Given instruction - Each line below should be reproduced without any alteration.

Source excerpt -

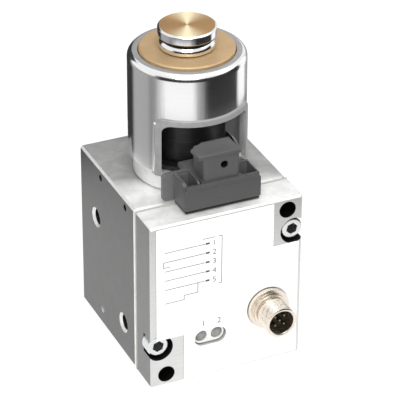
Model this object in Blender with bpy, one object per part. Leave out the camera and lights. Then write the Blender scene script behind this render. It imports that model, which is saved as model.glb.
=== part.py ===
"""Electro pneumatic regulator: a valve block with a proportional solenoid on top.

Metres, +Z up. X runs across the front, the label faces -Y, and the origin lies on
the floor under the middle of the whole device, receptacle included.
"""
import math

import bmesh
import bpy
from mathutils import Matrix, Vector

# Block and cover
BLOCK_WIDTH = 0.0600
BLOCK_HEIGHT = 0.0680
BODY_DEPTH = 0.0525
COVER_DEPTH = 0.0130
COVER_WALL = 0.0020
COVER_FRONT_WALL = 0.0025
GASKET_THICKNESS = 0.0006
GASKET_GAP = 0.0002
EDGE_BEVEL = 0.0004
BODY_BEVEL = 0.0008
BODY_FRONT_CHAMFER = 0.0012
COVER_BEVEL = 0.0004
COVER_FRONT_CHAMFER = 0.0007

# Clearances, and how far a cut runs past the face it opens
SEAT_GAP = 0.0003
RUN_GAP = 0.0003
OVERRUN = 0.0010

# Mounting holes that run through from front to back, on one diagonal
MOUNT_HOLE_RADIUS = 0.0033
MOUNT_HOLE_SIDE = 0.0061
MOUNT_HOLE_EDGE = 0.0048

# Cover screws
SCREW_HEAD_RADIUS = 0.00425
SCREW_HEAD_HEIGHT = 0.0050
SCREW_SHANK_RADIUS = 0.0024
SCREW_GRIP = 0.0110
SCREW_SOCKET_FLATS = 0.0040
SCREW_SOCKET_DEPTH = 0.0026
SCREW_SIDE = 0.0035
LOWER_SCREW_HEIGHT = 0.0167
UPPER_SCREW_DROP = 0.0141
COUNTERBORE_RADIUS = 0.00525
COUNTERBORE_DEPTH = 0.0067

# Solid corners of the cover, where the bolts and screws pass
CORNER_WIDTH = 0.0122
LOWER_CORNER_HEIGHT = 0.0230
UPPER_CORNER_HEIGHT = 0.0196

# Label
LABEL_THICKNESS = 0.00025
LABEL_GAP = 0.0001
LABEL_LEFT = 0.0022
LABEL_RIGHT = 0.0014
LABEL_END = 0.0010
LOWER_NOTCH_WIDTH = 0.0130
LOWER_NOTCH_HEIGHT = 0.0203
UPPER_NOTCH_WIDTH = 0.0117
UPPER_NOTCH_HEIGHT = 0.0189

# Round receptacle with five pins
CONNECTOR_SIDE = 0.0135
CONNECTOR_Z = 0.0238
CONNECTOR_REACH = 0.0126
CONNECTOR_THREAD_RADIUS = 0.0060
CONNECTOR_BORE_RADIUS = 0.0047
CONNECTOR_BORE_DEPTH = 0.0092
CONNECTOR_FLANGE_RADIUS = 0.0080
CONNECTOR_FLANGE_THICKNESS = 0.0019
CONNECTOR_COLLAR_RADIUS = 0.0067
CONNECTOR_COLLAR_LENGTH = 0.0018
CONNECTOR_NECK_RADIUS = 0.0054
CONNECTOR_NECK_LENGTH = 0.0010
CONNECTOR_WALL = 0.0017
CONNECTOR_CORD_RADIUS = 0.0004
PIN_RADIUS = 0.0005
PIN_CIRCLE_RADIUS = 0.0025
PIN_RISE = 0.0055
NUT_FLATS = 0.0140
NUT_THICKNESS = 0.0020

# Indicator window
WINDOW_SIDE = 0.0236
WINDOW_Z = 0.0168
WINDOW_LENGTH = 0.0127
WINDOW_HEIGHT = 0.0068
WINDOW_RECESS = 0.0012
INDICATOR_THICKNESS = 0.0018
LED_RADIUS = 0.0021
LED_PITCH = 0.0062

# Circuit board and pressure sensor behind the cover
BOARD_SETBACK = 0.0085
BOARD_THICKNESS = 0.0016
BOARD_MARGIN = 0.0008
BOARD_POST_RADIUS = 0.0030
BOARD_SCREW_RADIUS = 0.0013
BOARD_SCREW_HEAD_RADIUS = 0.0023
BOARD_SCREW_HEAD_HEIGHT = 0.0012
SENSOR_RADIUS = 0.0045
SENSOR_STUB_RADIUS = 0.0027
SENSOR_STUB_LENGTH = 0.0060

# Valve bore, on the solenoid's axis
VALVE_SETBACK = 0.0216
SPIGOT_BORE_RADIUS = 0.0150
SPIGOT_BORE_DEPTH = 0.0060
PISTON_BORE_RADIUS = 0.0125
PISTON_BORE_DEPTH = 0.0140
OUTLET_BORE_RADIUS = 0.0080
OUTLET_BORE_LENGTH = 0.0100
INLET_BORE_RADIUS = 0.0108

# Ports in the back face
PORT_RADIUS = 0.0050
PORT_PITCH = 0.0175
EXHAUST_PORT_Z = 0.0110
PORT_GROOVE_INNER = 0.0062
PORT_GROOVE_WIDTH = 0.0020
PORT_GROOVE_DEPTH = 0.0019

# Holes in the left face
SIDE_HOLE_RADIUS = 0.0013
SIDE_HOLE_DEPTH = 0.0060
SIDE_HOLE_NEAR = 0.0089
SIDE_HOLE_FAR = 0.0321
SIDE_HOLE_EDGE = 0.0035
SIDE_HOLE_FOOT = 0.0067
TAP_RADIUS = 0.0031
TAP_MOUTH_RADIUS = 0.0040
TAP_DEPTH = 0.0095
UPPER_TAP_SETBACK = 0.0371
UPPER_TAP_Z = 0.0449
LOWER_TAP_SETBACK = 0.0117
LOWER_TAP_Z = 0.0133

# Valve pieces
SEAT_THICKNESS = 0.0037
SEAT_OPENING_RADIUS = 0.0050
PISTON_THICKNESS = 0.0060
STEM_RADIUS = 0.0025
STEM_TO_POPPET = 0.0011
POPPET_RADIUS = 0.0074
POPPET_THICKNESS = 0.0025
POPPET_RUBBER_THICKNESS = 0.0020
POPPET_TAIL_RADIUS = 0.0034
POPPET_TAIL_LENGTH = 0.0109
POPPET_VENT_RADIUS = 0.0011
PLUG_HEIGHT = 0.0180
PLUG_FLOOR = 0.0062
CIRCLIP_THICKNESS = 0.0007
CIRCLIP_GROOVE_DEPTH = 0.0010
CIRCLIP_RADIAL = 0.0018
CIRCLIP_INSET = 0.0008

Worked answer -
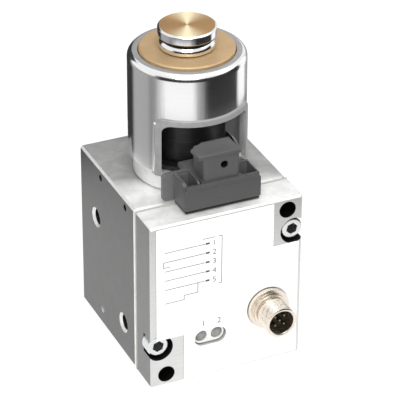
Model this object in Blender with bpy, one object per part. Leave out the camera and lights. Then write the Blender scene script behind this render. It imports that model, which is saved as model.glb.
=== part.py ===
"""Electro pneumatic regulator: a valve block with a proportional solenoid on top.

Metres, +Z up. X runs across the front, the label faces -Y, and the origin lies on
the floor under the middle of the whole device, receptacle included.
"""
import math

import bmesh
import bpy
from mathutils import Matrix, Vector

# Block and cover
BLOCK_WIDTH = 0.0600
BLOCK_HEIGHT = 0.0680
BODY_DEPTH = 0.0525
COVER_DEPTH = 0.0130
COVER_WALL = 0.0020
COVER_FRONT_WALL = 0.0025
GASKET_THICKNESS = 0.0006
GASKET_GAP = 0.0002
EDGE_BEVEL = 0.0004
BODY_BEVEL = 0.0008
BODY_FRONT_CHAMFER = 0.0012
COVER_BEVEL = 0.0004
COVER_FRONT_CHAMFER = 0.0007

# Clearances, and how far a cut runs past the face it opens
SEAT_GAP = 0.0003
RUN_GAP = 0.0003
OVERRUN = 0.0010

# Mounting holes that run through from front to back, on one diagonal
MOUNT_HOLE_RADIUS = 0.0033
MOUNT_HOLE_SIDE = 0.0061
MOUNT_HOLE_EDGE = 0.0048

# Cover screws
SCREW_HEAD_RADIUS = 0.00425
SCREW_HEAD_HEIGHT = 0.0050
SCREW_SHANK_RADIUS = 0.0024
SCREW_GRIP = 0.0110
SCREW_SOCKET_FLATS = 0.0040
SCREW_SOCKET_DEPTH = 0.0026
SCREW_SIDE = 0.0035
LOWER_SCREW_HEIGHT = 0.0167
UPPER_SCREW_DROP = 0.0141
COUNTERBORE_RADIUS = 0.00525
COUNTERBORE_DEPTH = 0.0067

# Solid corners of the cover, where the bolts and screws pass
CORNER_WIDTH = 0.0122
LOWER_CORNER_HEIGHT = 0.0230
UPPER_CORNER_HEIGHT = 0.0196

# Label
LABEL_THICKNESS = 0.00025
LABEL_GAP = 0.0001
LABEL_LEFT = 0.0022
LABEL_RIGHT = 0.0014
LABEL_END = 0.0010
LOWER_NOTCH_WIDTH = 0.0130
LOWER_NOTCH_HEIGHT = 0.0203
UPPER_NOTCH_WIDTH = 0.0117
UPPER_NOTCH_HEIGHT = 0.0189

# Round receptacle with five pins
CONNECTOR_SIDE = 0.0135
CONNECTOR_Z = 0.0238
CONNECTOR_REACH = 0.0126
CONNECTOR_THREAD_RADIUS = 0.0060
CONNECTOR_BORE_RADIUS = 0.0047
CONNECTOR_BORE_DEPTH = 0.0092
CONNECTOR_FLANGE_RADIUS = 0.0080
CONNECTOR_FLANGE_THICKNESS = 0.0019
CONNECTOR_COLLAR_RADIUS = 0.0067
CONNECTOR_COLLAR_LENGTH = 0.0018
CONNECTOR_NECK_RADIUS = 0.0054
CONNECTOR_NECK_LENGTH = 0.0010
CONNECTOR_WALL = 0.0017
CONNECTOR_CORD_RADIUS = 0.0004
PIN_RADIUS = 0.0005
PIN_CIRCLE_RADIUS = 0.0025
PIN_RISE = 0.0055
NUT_FLATS = 0.0140
NUT_THICKNESS = 0.0020

# Indicator window
WINDOW_SIDE = 0.0236
WINDOW_Z = 0.0168
WINDOW_LENGTH = 0.0127
WINDOW_HEIGHT = 0.0068
WINDOW_RECESS = 0.0012
INDICATOR_THICKNESS = 0.0018
LED_RADIUS = 0.0021
LED_PITCH = 0.0062

# Circuit board and pressure sensor behind the cover
BOARD_SETBACK = 0.0085
BOARD_THICKNESS = 0.0016
BOARD_MARGIN = 0.0008
BOARD_POST_RADIUS = 0.0030
BOARD_SCREW_RADIUS = 0.0013
BOARD_SCREW_HEAD_RADIUS = 0.0023
BOARD_SCREW_HEAD_HEIGHT = 0.0012
SENSOR_RADIUS = 0.0045
SENSOR_STUB_RADIUS = 0.0027
SENSOR_STUB_LENGTH = 0.0060

# Valve bore, on the solenoid's axis
VALVE_SETBACK = 0.0216
SPIGOT_BORE_RADIUS = 0.0150
SPIGOT_BORE_DEPTH = 0.0060
PISTON_BORE_RADIUS = 0.0125
PISTON_BORE_DEPTH = 0.0140
OUTLET_BORE_RADIUS = 0.0080
OUTLET_BORE_LENGTH = 0.0100
INLET_BORE_RADIUS = 0.0108

# Ports in the back face
PORT_RADIUS = 0.0050
PORT_PITCH = 0.0175
EXHAUST_PORT_Z = 0.0110
PORT_GROOVE_INNER = 0.0062
PORT_GROOVE_WIDTH = 0.0020
PORT_GROOVE_DEPTH = 0.0019

# Holes in the left face
SIDE_HOLE_RADIUS = 0.0013
SIDE_HOLE_DEPTH = 0.0060
SIDE_HOLE_NEAR = 0.0089
SIDE_HOLE_FAR = 0.0321
SIDE_HOLE_EDGE = 0.0035
SIDE_HOLE_FOOT = 0.0067
TAP_RADIUS = 0.0031
TAP_MOUTH_RADIUS = 0.0040
TAP_DEPTH = 0.0095
UPPER_TAP_SETBACK = 0.0371
UPPER_TAP_Z = 0.0449
LOWER_TAP_SETBACK = 0.0117
LOWER_TAP_Z = 0.0133

# Valve pieces
SEAT_THICKNESS = 0.0037
SEAT_OPENING_RADIUS = 0.0050
PISTON_THICKNESS = 0.0060
STEM_RADIUS = 0.0025
STEM_TO_POPPET = 0.0011
POPPET_RADIUS = 0.0074
POPPET_THICKNESS = 0.0025
POPPET_RUBBER_THICKNESS = 0.0020
POPPET_TAIL_RADIUS = 0.0034
POPPET_TAIL_LENGTH = 0.0109
POPPET_VENT_RADIUS = 0.0011
PLUG_HEIGHT = 0.0180
PLUG_FLOOR = 0.0062
CIRCLIP_THICKNESS = 0.0007
CIRCLIP_GROOVE_DEPTH = 0.0010
CIRCLIP_RADIAL = 0.0018
CIRCLIP_INSET = 0.0008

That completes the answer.